● **What this task involves**
Reproduce precisely the lines between the start of the data below and the line with "imported = [obj", both included.

#### Supplied information

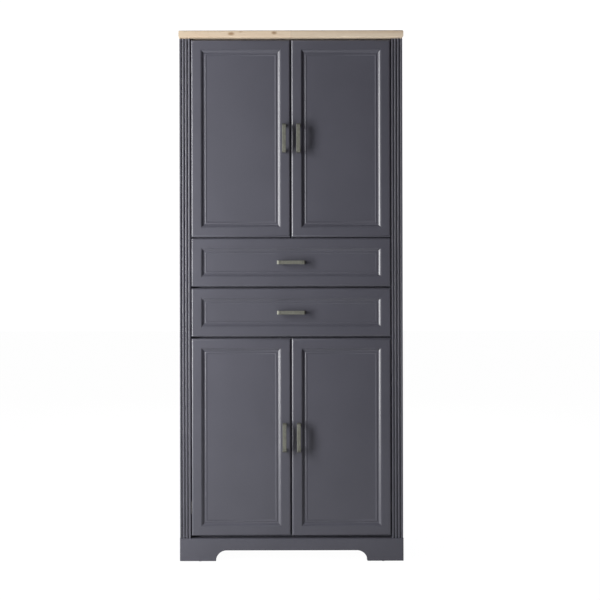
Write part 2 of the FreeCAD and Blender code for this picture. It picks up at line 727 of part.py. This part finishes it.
os.makedirs("parts", exist_ok=True)
make_top_board()
make_pilasters()
make_plinth()
make_carcass()
make_back()
make_doors()
make_hinge_hardware()
make_drawers()
make_runners()
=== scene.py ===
import json
import math

import bmesh
import bpy
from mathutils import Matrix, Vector

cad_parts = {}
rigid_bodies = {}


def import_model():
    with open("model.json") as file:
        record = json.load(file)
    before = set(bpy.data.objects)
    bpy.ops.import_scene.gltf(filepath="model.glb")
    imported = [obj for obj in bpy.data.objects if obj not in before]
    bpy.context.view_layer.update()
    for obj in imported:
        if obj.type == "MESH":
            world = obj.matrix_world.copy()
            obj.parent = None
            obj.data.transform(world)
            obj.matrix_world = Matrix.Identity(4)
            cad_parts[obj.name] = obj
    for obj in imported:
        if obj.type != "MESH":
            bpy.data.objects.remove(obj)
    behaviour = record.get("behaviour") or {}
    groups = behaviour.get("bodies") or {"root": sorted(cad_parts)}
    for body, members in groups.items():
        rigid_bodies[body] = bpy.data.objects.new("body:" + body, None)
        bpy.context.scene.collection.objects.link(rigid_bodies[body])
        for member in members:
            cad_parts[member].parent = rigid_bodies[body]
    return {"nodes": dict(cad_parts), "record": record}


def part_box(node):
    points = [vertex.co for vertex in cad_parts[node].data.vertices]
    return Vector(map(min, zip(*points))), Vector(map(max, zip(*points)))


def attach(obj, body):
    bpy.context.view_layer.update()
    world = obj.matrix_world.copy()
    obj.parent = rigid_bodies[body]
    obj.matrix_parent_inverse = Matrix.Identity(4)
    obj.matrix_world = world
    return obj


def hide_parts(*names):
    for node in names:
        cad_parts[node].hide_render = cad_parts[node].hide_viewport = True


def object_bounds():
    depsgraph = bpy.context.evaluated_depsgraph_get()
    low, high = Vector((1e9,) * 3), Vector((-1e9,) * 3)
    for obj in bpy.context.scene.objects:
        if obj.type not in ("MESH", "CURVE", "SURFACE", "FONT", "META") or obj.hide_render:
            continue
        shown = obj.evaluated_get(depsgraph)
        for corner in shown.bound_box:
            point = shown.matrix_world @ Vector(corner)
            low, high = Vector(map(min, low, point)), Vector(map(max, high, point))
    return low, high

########

● **Exercise solution**
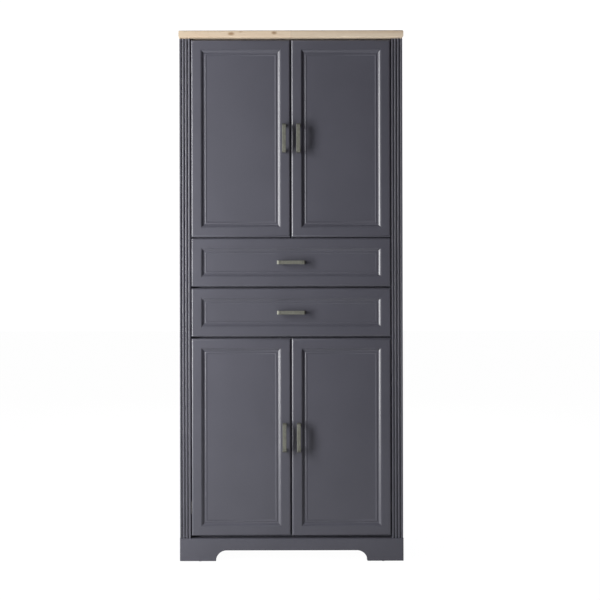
Write part 2 of the FreeCAD and Blender code for this picture. It picks up at line 727 of part.py. This part finishes it.
os.makedirs("parts", exist_ok=True)
make_top_board()
make_pilasters()
make_plinth()
make_carcass()
make_back()
make_doors()
make_hinge_hardware()
make_drawers()
make_runners()
=== scene.py ===
import json
import math

import bmesh
import bpy
from mathutils import Matrix, Vector

cad_parts = {}
rigid_bodies = {}


def import_model():
    with open("model.json") as file:
        record = json.load(file)
    before = set(bpy.data.objects)
    bpy.ops.import_scene.gltf(filepath="model.glb")
    imported = [obj for obj in bpy.data.objects if obj not in before]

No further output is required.